Рис. 34. Периптер (храм Аполлона в Фигалии)
Наряду с колоннами, также анты и стены целлы являются несущими структурными частями. Им придается поэтому в свою очередь соответствующее оформление низа и верха; анты в качестве заканчивающих стену лобовых столбов получают плоско профилированную базу, такую же капитель и большею частью гладкий стержень, толщиной в нижний диаметр колонн; стены получают одну или две лишь весьма незначительно выступающих цокольных плиты и, в качестве завершения, увенчивающий пояс. В отдельных случаях стенам целлы и антам придается соответствующее колоннам сужение. Единственным отверстием в стенах целлы являются спроектированные в крупном масштабе и доведенные почти до потолка внутреннего помещения входные двери, с их архитектоническим обрамлением и увенчанием (рис. 61). Собственно двери были из бронзы и нередко целиком или частью позолочены (окна у греческих храмов встречаются лишь в Эрехтейоне; они обрамлены тем же способом, что и двери, но без увенчивающего карниза). Сквозь решетчатый верхний просвет дверей проникал во внутреннее помещение свет. При силе южного солнца, этого света было вполне достаточно для религиозного культа, к которому не подходило яркое освещение, тем более, что храмы были ориентированы, т. е. направлены с запада на восток, фасадом к солнечному восходу. Распространенное ранее мнение, что большинство крупных греческих храмов имело в крыше целлы свободное отверстие для пропуска света, ныне считается несоответствующим действительности, во всяком случае, подобные «гипефральные храмы» (храмы под открытым небом) составляли редкое исключение.
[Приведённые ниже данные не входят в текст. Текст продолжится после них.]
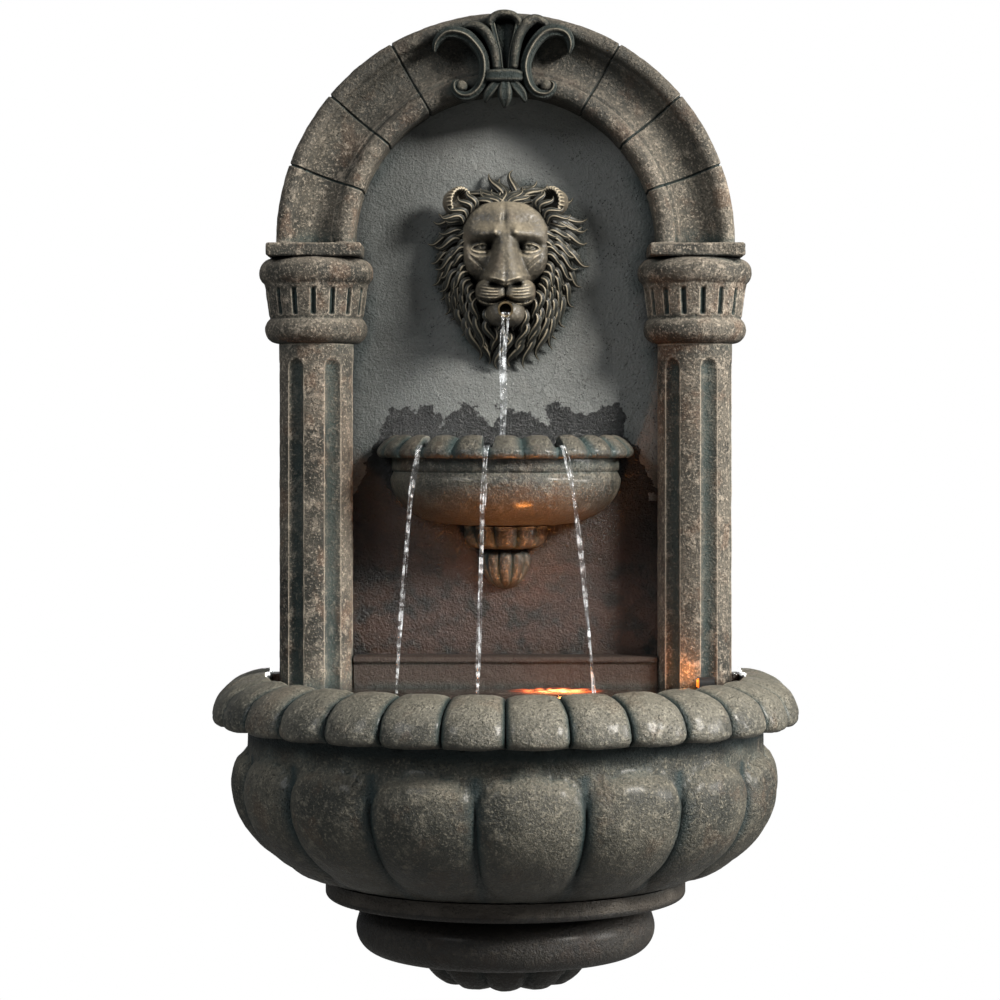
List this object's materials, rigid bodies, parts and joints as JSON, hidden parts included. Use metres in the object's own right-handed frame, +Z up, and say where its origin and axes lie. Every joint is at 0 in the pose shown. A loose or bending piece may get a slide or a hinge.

Колонны совместно несут каменный антаблемент. Он составляется из трех частей: непрерывно тянущегося над капителями архитрава (thrinkos, эпистиль, нижняя балка), покоящегося на нем богато украшенного фриза (zophoros — носитель изображений) и далеко выступающего главного или увенчивающего карниза (geison— корона). Верхним членом последнего является гусек (сима), которым задерживается текущая по крыше вода, сливающаяся затем на землю через отверстия, оформленные по большей частью в виде львиных голов (рис. 38).
Рис. 35. Черепица с краю кровли и с конька храма Немезиды в Рамносе
Крыша делалась двускатной, с фронтонами на фасадной и на задней сторонах и шла от симы более длинных, боковых сторон с отлогим подъемом от 1/7 до 1/8 ширины храма. Она конструировалась с помощью деревянных стропил, по которым настилалась крупная плоская черепица (imbrices), делавшаяся первоначально из обожженной глины, позднее,— в более богатой разработке, из мрамора, но той же самой формы (рис. 35). Швы закрывались желобчатой черепицей (kalypteres), ряды которой замыкались на коньке и в симе особо оформленной черепицей, коньковой и лобовой. Черепица на коньке и в симе была украшена вертикальными пальметками (antefixa).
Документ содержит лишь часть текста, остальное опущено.